2 of 681 comments (clear)

  1. If you ran openBSD servers then by cdn-programmer · · Score: 1, Offtopic

    If you ran openBSD servers then

    1) you would save your clients money
    2) you would not likely have to reboot
    3) you would probably not have the exploit in the first place

    Windows is a big make work project.

  2. Gave up on Windows by Ridgelift · · Score: 1, Offtopic

    After 7 years of working in IT (started with NetWare, then NT, now Linux), life has never been easier with Debian GNU/Linux. Most of the time, a reboot is not necessary, which means servers can be updated from remote with a high degree of certainty that a visit will not be required. I now live about an hour's drive from my nearest client.
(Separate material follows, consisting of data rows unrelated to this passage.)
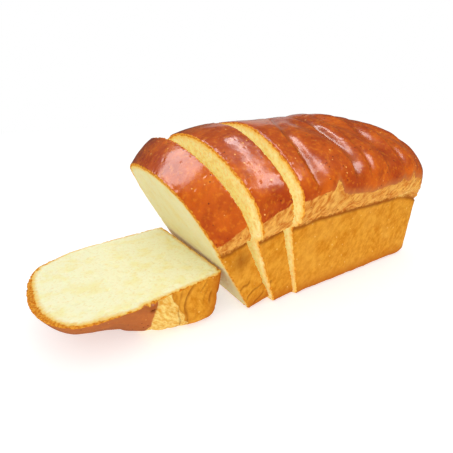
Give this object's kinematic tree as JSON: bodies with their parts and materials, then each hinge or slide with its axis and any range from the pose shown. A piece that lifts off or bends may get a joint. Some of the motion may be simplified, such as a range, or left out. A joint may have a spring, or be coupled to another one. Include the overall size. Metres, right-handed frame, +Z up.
{
  "type": "tin loaf of bread",
  "caption": "Glazed tin loaf with a mushroom top, cut open at one end, with leaning slices propped by the heel, which lies flat.",
  "frame": {"origin": "on the table, under the middle of all the pieces", "axes": "+X along the loaf, from the heel towards the uncut end; +Y across it, away from the side shown; +Z up"},
  "size_m": [0.266, 0.116, 0.1033],
  "materials": {
    "crust": "egg-washed bread crust, glossy deep brown on the dome, matte golden on the tin sides",
    "crumb": "pale yellow, fine-pored, matte bread crumb"
  },
  "bodies": {
    "root": {"loaf": "crust", "inner_slice": "crust", "outer_slice": "crust", "heel": "crumb"}
  },
  "joints": []
}
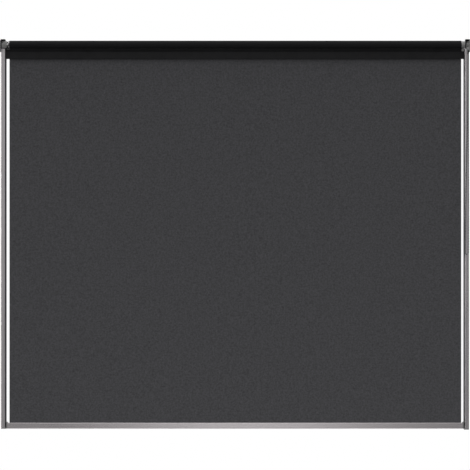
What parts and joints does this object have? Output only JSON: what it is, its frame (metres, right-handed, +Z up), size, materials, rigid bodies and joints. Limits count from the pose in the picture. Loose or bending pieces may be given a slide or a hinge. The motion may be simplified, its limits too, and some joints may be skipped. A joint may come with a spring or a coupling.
{
  "type": "roller blind",
  "caption": "Guided roller blind: chain-driven fabric roll above a dark head bar, channel guides down both sides, fabric drop and weighted bottom rail.",
  "frame": {"origin": "on the wall plane, at the carrier rail's back face, behind the middle of the roller's axis", "axes": "+X right along the roller, +Y back into the wall, +Z up; the front of the blind faces -Y"},
  "size_m": [1.8088, 0.046, 1.5006],
  "materials": {
    "anodised_aluminium": "satin anodised",
    "rail_aluminium": "satin anodised",
    "black_paint": "fine powder coat",
    "grey_plastic": "satin moulded",
    "dark_plastic": "matt moulded",
    "seal_pile": "short dense pile",
    "blind_fabric": "fine plain weave",
    "fabric_backing": "black coated back",
    "zinc_steel": "zinc plated",
    "bead_chain": "smooth grey beads on a cord"
  },
  "bodies": {
    "frame": {"carrier_rail": "anodised_aluminium", "head_bar": "black_paint", "head_bar_plug_left": "dark_plastic", "head_bar_plug_right": "dark_plastic", "bracket_left": "black_paint", "bracket_right": "black_paint", "bracket_screw_left_1": "zinc_steel", "bracket_screw_left_2": "zinc_steel", "bracket_screw_right_1": "zinc_steel", "bracket_screw_right_2": "zinc_steel", "end_plate_left": "grey_plastic", "end_plate_right": "grey_plastic", "axis_screw_left": "zinc_steel", "axis_screw_right": "zinc_steel", "key_screw_left": "zinc_steel", "key_screw_right": "zinc_steel", "guide_left": "anodised_aluminium", "guide_right": "anodised_aluminium", "seal_strip_left": "seal_pile", "seal_strip_right": "seal_pile", "foot_plug_left": "grey_plastic", "foot_plug_right": "grey_plastic", "guide_key_left": "dark_plastic", "guide_key_right": "dark_plastic", "guide_screw_left_1": "zinc_steel", "guide_screw_left_2": "zinc_steel", "guide_screw_left_3": "zinc_steel", "guide_screw_right_1": "zinc_steel", "guide_screw_right_2": "zinc_steel", "guide_screw_right_3": "zinc_steel", "clutch_core": "dark_plastic", "chain_guard": "grey_plastic", "bar_clip": "grey_plastic", "idle_housing": "grey_plastic", "fabric_drop": "blind_fabric", "chain_front_strand": "bead_chain", "chain_bend": "bead_chain", "chain_rear_strand": "bead_chain", "chain_over_sprocket": "bead_chain", "chain_connector": "dark_plastic"},
    "roller": {"roller_tube": "anodised_aluminium", "tube_spline": "dark_plastic", "fabric_roll": "fabric_backing", "drive_plug": "grey_plastic", "idle_plug": "dark_plastic", "idle_spring": "zinc_steel"},
    "chain_wheel": {"sprocket": "dark_plastic", "wrap_spring": "zinc_steel"},
    "idle_pin": {"idle_pin": "zinc_steel"},
    "bottom_rail": {"bottom_rail": "rail_aluminium", "weight_bar": "zinc_steel", "hem_spline": "dark_plastic", "end_cap_left": "grey_plastic", "end_cap_right": "grey_plastic", "guide_shoe_left": "dark_plastic", "guide_shoe_right": "dark_plastic", "shoe_screw_left": "zinc_steel", "shoe_screw_right": "zinc_steel"}
  },
  "joints": [
    {"name": "rail_lift", "type": "slide", "parent": "frame", "child": "bottom_rail", "axis": [0, 0, 1], "range_m": [0, 1.392], "deforming": ["fabric_drop"]},
    {"name": "roller_spin", "type": "hinge", "parent": "frame", "child": "roller", "pos_m": [0, -0.0266, 0], "axis": [1, 0, 0], "range_deg": [0, 4680]},
    {"name": "chain_wheel_spin", "type": "hinge", "parent": "frame", "child": "chain_wheel", "pos_m": [0.896, -0.0266, 0], "axis": [1, 0, 0], "range_deg": [0, 4680]},
    {"name": "idle_pin_press", "type": "slide", "parent": "roller", "child": "idle_pin", "axis": [1, 0, 0], "range_m": [0, 0.01], "stiffness_N_per_m": 400, "springref_m": -0.02, "deforming": ["idle_spring"]}
  ],
  "couplings": [
    {"joint": "roller_spin", "follows": "rail_lift", "rad_per_m": 58.679},
    {"joint": "chain_wheel_spin", "follows": "rail_lift", "rad_per_m": 58.679}
  ]
}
They're running two servers, one in a DMZ with an Internet-acessible app, the other behind the firewall with SAMBA, backup and intranet web server. Both run Debian GNU/Linux stable for a small network of about 30 Windows workstations.

    Working with Microsoft products is emotionally not worth it. Too much change in the way administration needs to be done. Too many problems with viruses, worms, bad patches, politics, hardware requrements, and application interaction. I have other colleagues who work more than me with longer hours and make a lot more money because they're constantly fixing Windows, but I'm happily married with two children and focussing my efforts on Python and Perl scripting so I can automate even more adminsitration.